Planen Sie einen Rückzug aus Russland oder ist dies bereits geschehen?
Gerald Hauf: Derzeit planen wir weder einen Ausbau der Aktivitäten noch einen Rückzug aus Russland. Grundlegende strategische Entscheidungen betreffend Russland werden wir frühestens 2023 treffen.
Politik und Gesellschaft wollen den Ausstieg aus fossilen Brennstoffen beschleunigen. Ist das für einen Compoundierer ein realistisches Szenario?
Gerald Hauf: Wir halten dies für ein absolut realistisches Szenario. Der angestrebte Ausstieg aus fossilen Rohstoffen bezieht sich nicht nur auf deren Einsatz als Brennstoff, sondern auch als Rohstoff für die Chemieindustrie und somit auch die Kunststoffindustrie. Eine Reduktion des Einsatzes fossiler Rohstoffe bis hin zu einem vollständigen Ausstieg kann zum einen durch Kreislaufwirtschaft – d.h. Recycling von Kunststoffen – erfolgen und zum anderen durch die Nutzung nachwachsender Rohstoffe. Beide Themen sind bereits heute wichtige Geschäftsfelder der Polymer-Gruppe und wir hoffen, diese in Zukunft weiter ausbauen zu können.
Im Juli eröffnen Sie eine erste Linie zur Produktion von biokompatiblen Kunststoffen auf dem ehemaligen Gelände des Flughafens Pferdsfeld, alsbald wird in Idar-Oberstein im großen Maßstab produziert. Ist das die Zukunft der Polymer Holding?

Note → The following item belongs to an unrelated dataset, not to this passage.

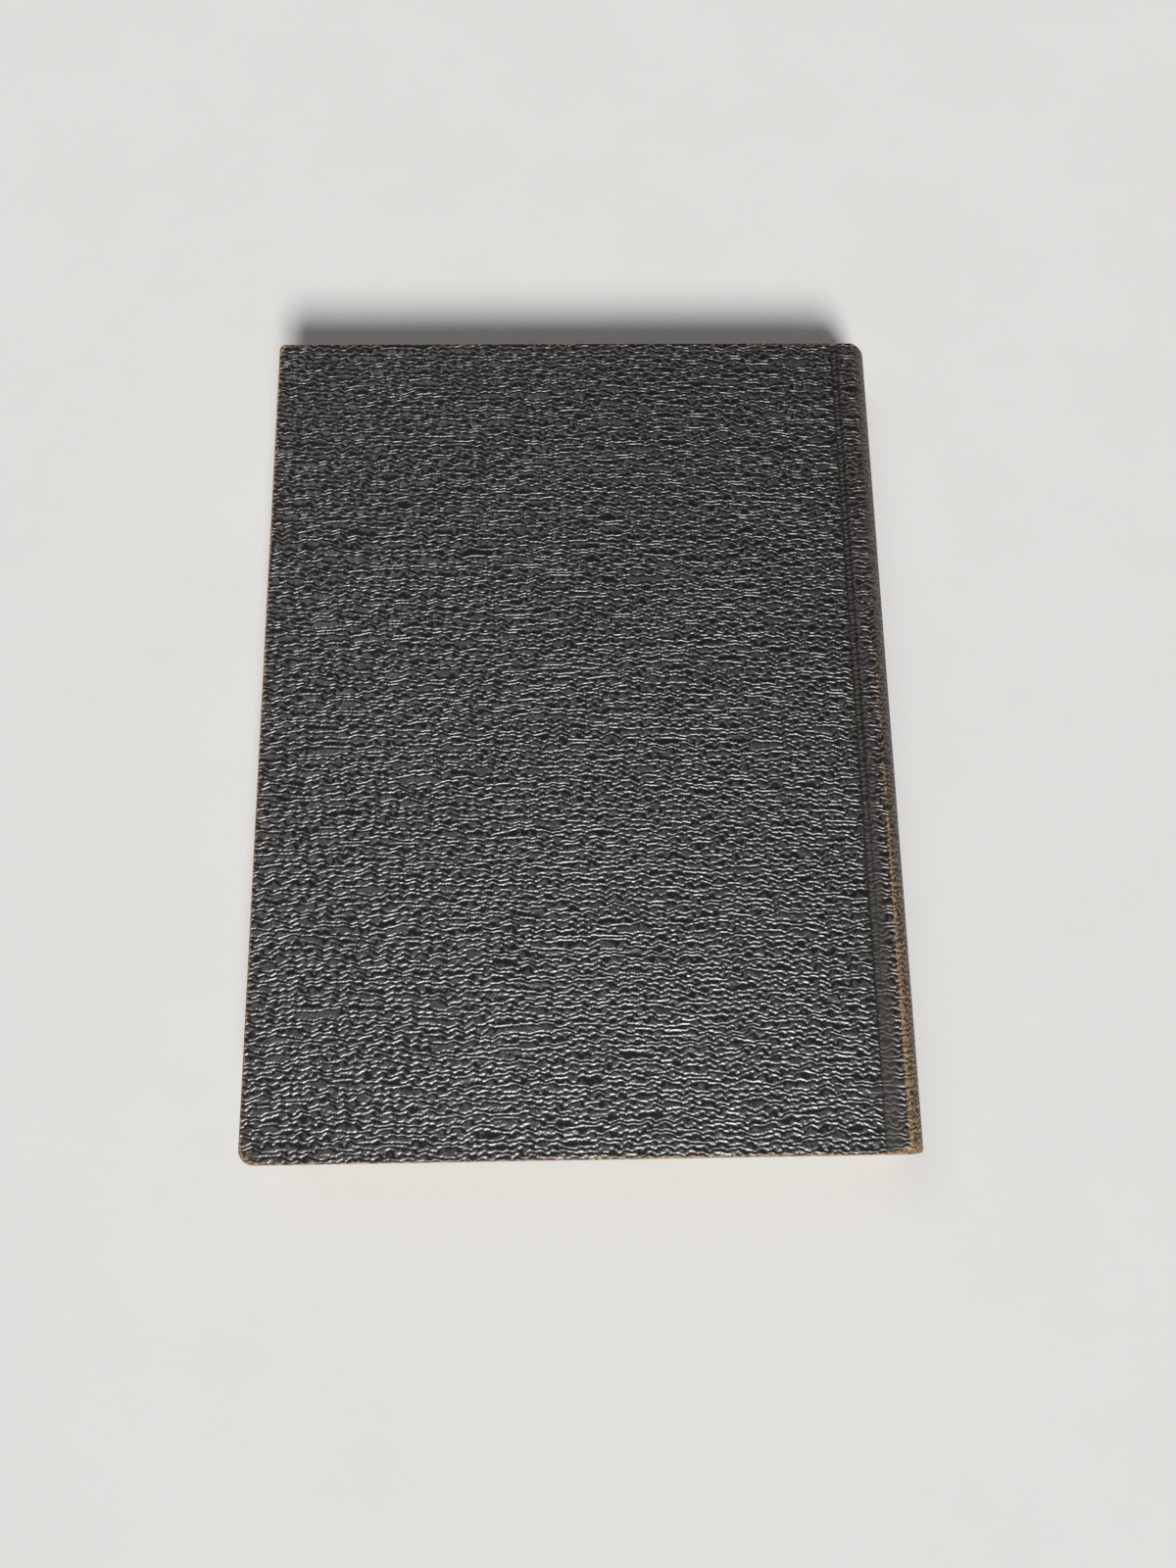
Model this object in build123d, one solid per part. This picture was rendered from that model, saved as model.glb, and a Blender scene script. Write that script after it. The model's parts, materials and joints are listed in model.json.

Gerald Hauf: Die Wachstumsmöglichkeiten der Polymer-Gruppe in Bad Sobernheim sind beschränkt. Das zukünftige Wachstum wird daher primär am neuen Standort Idar-Oberstein erfolgen, an dem die Polymer-Gruppe hervorragende Rahmenbedingungen vorgefunden hat.
Die generelle Zielsetzung der Polymer-Gruppe ist es, den Anteil der Geschäftstätigkeit, der auf nachwachsenden Rohstoffen basiert, bis zum Jahre 2030 auf 30 Prozent zu erhöhen. Zu diesem Ziel werden die biobasierten PLA-Copolymere aus Pferdsfeld genauso beitragen, wie viele andere Compoundtypen, die in der Polymer-Gruppe hergestellt werden.
Das Gespräch führte Simone Mager.
Die Polymer-Gruppe ist mit rund 500 Mitarbeitern einer der größten Arbeitgeber der Nahe-Region.
Polymer-Chemie compoundiert, veredelt und modifiziert PVC, führt kundenspezifische Entwicklungen durch und reagiert mit neuen Produkten – wie zuletzt mit bio-basierten Kunststoffen – auf die aktuellen Anforderungen des Marktes.